Que el mandamás dictador militar comunista, pise una alfombra roja donde se consagran los buenos actores, al fin y al cabo no es una de tantas contradicciones que se han soportado con demasiada paciencia durante una década, porque dependiendo del traje y de la estudiada mímica, pero directamente de la oportunidad específica, el interesado puede lucir angelito de los dioses, gerente socialista del siglo veintiuno, llanerazo gentil o gorila tropical de los bananeros, en fin, todo un candidato posible a ganador del premio Oscar para la excelencia en representar lo macabro de una realidad ensangrentada que luce paradisíaca ficción.
Mientras tanto, una guerra civil no declarada oficialmente, pero fáctica, tiñe de colorado el suelo venezolano. Una contienda fratricida que se manifiesta en especial los fines de semana con cifras espeluznantes, nunca antes alcanzadas, de asesinatos en sus más perversas causas y modalidades, Y sin dudas, se trata de una forma de la llamada guerra civil, porque es entre hermanos de la misma patria, en la mayoría de los casos, el atacante de su vecino, familiar, enemigo, pasante o buscado, es una persona sorprendida, inocente, inerme. Pero abundan los casos llamados ajustes de cuentas. Y todos, víctimas y victimarios portan cédula criolla o residen aquí.
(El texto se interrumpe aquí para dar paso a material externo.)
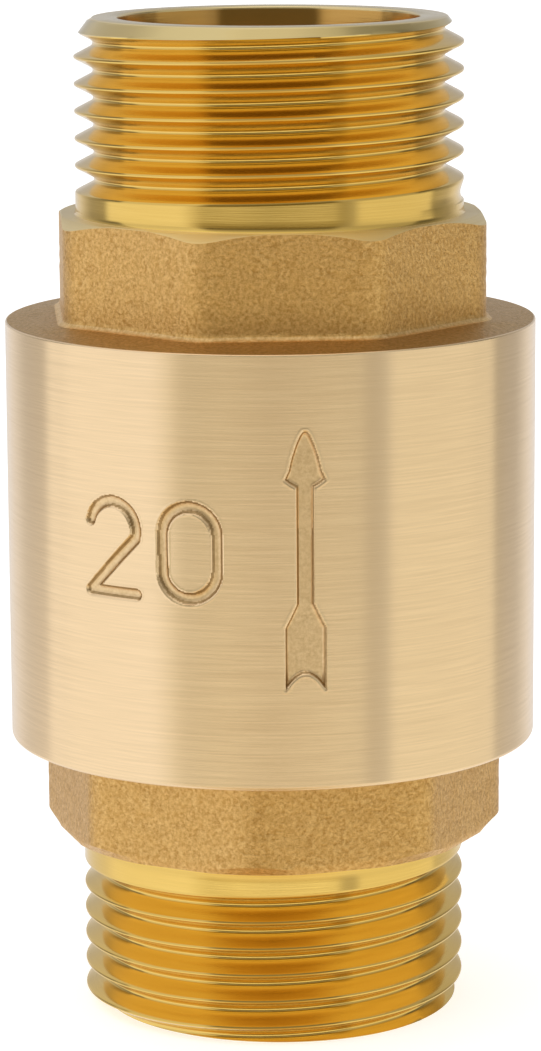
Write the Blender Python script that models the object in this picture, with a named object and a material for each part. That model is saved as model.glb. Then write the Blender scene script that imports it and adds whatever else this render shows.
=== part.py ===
"""In-line spring check valve with male 3/4 inch parallel pipe threads at both ends.

The flow runs upwards along +Z. The origin is at the centre of the inlet end face, and -Y is the
side that carries the flow arrow. Every object is one separate piece of the valve, at rest with
the valve closed. Compass angles are counted from -Y towards +X, seen from the front.
"""
import math

import bmesh
import bpy
from mathutils import Matrix, Vector

MM = 0.001

# Overall size and the pipe threads (G 3/4: 14 turns to the inch, crests a little under 26.441 mm)
LENGTH = 67.5 * MM
THREAD_RADIUS = 13.05 * MM
THREAD_ROOT = 11.888 * MM
THREAD_PITCH = 1.814 * MM
FLANK_ANGLE = math.radians(27.5)
OUTLET_END_RADIUS = 11.95 * MM
OUTLET_END_CHAMFER = 1.45 * MM
INLET_END_RADIUS = 12.45 * MM
INLET_END_CHAMFER = 0.75 * MM
BORE = 10.1 * MM
BORE_CHAMFER = 0.1 * MM
OUTLET_CREST_AT_FRONT = 65.37 * MM
INLET_CREST_AT_FRONT = 8.59 * MM
OUTLET_THREAD_END = 55.57 * MM
INLET_THREAD_END = 10.9 * MM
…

Por otra parte, hay la guerra cívico militar, esa sí oficialmente declarada al mejor estilo imperialista totalitario, cuando se le ordena a la Guardia Nacional y a la Policía, cuya mayoría de componentes proviene de los sectores más humildes de la población, que ataquen a marchistas pacíficos, muchos de los cuales pueden ser hermanos en el sentido más sanguíneo de la expresión, con gases tóxicos y demás implementos , falta muy poco para el uso directo de armas netamente bélicas como fue ordenado durante el Plan Ávila del rojísimo 11 de abril. Ya es hora, ciertamente, de ponerle su nombre a las cosas, y conviene, porque si no se le aplica el criterio de concepto a las ideas, a las percepciones, se corre el riesgo de pisar alfombras rojas de la banalidad cómplice, cuando los mismos conciudadanos reciben premios y honores mundiales, sin jamás mencionar en esas ceremonias de tanta proyección que el país al que se representa está a la deriva, víctima del hambre, la persecución y la injusticia.
Sería maravilloso que el señor Oliver Stone pasara por esta ensangrentada tierra dejando abierta su célebre cámara, sin comentarios, para que al fin le hiciera recto honor a su cuestionable fama por algunos de sus trabajos anteriores, pisara gratuitamente y sin formalismos, una auténtica, oscurísima alfombra escarlata, hecha de asfalto, barro, sudor y muchas lágrimas.